Restate the complete material exactly.

Structured object records:
++++++++++

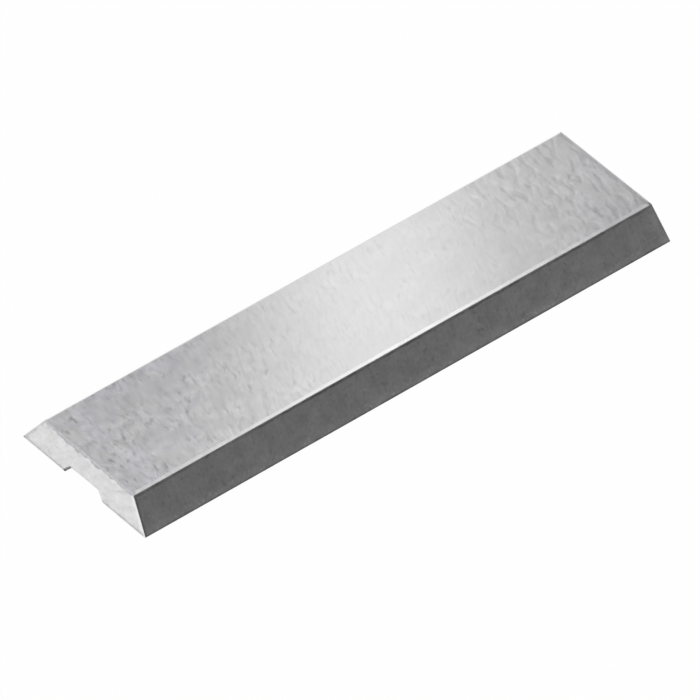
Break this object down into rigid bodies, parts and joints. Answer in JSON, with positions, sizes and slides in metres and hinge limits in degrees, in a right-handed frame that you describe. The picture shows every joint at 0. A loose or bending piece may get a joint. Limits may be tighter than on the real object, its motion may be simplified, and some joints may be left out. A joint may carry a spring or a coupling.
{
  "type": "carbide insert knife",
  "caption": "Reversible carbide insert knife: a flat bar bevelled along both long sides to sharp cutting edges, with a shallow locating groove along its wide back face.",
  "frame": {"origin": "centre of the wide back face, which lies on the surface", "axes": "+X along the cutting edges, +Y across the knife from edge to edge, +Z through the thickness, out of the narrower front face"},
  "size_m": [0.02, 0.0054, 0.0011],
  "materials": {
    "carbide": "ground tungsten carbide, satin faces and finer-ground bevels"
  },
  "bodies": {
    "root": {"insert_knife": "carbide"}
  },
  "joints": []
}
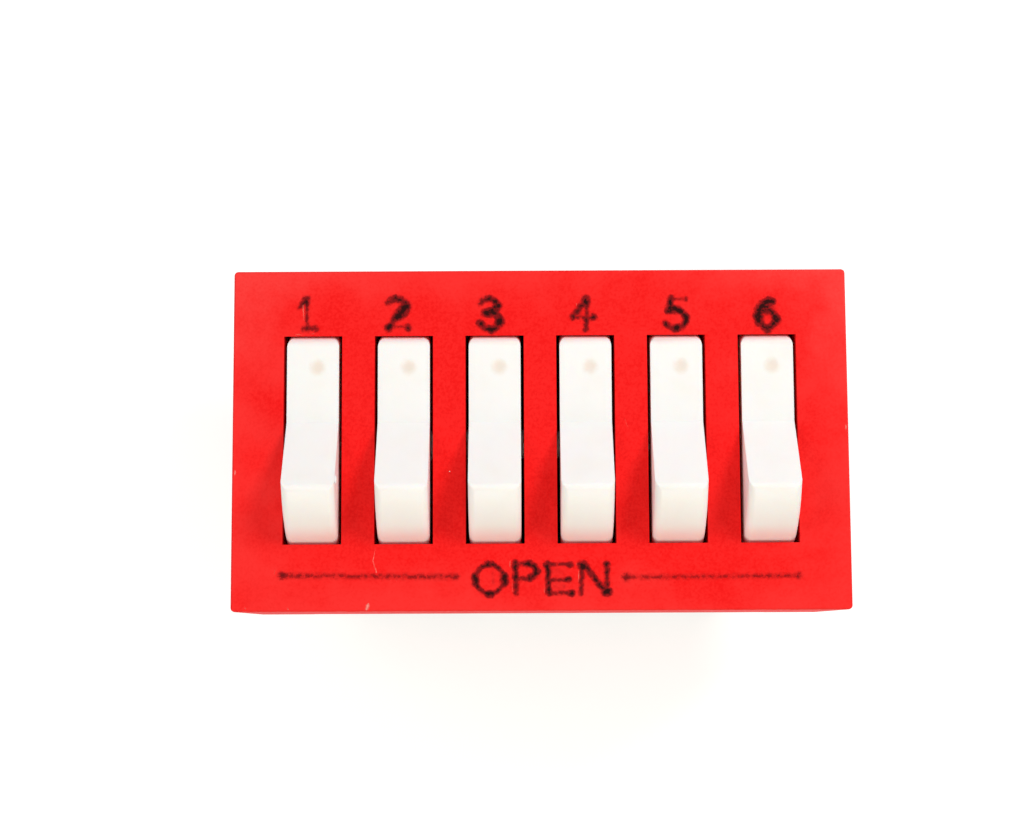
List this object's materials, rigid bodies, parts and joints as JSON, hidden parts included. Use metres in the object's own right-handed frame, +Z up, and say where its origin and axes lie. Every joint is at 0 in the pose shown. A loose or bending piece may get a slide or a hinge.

++++++++++

RESPONSE FOR THIS EXERCISE:
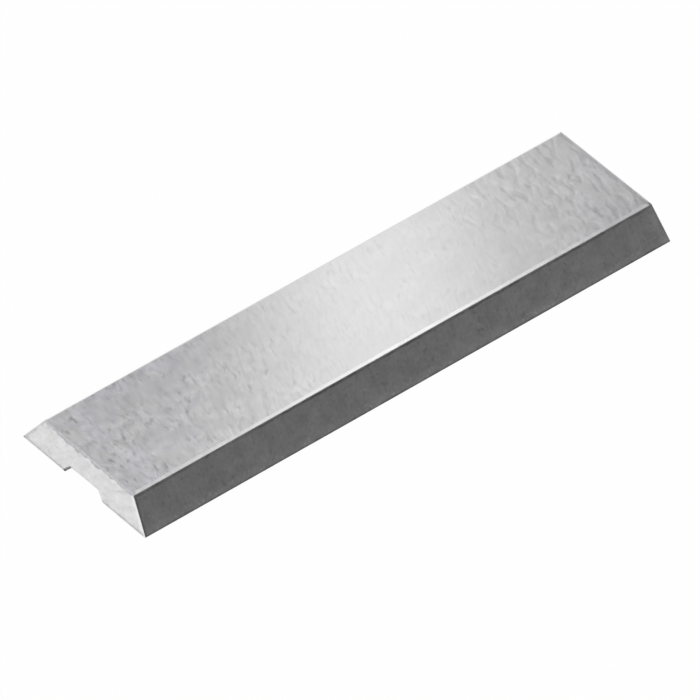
Break this object down into rigid bodies, parts and joints. Answer in JSON, with positions, sizes and slides in metres and hinge limits in degrees, in a right-handed frame that you describe. The picture shows every joint at 0. A loose or bending piece may get a joint. Limits may be tighter than on the real object, its motion may be simplified, and some joints may be left out. A joint may carry a spring or a coupling.
{
  "type": "carbide insert knife",
  "caption": "Reversible carbide insert knife: a flat bar bevelled along both long sides to sharp cutting edges, with a shallow locating groove along its wide back face.",
  "frame": {"origin": "centre of the wide back face, which lies on the surface", "axes": "+X along the cutting edges, +Y across the knife from edge to edge, +Z through the thickness, out of the narrower front face"},
  "size_m": [0.02, 0.0054, 0.0011],
  "materials": {
    "carbide": "ground tungsten carbide, satin faces and finer-ground bevels"
  },
  "bodies": {
    "root": {"insert_knife": "carbide"}
  },
  "joints": []
}
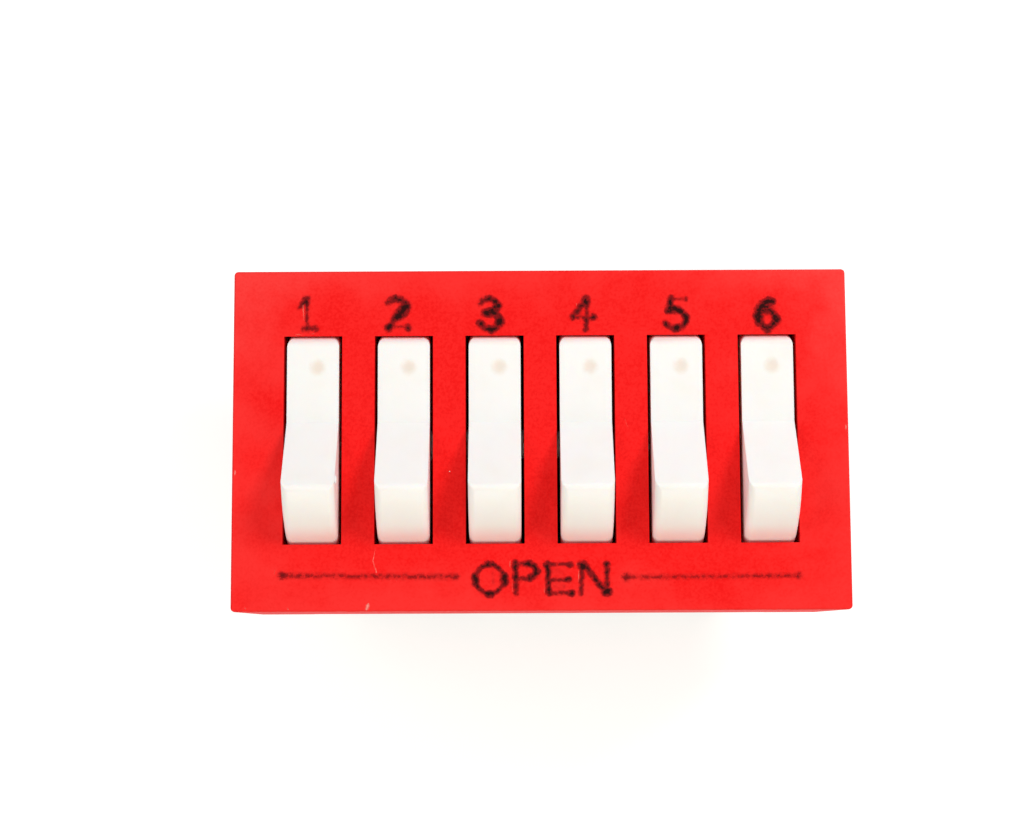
List this object's materials, rigid bodies, parts and joints as JSON, hidden parts included. Use metres in the object's own right-handed frame, +Z up, and say where its origin and axes lie. Every joint is at 0 in the pose shown. A loose or bending piece may get a slide or a hinge.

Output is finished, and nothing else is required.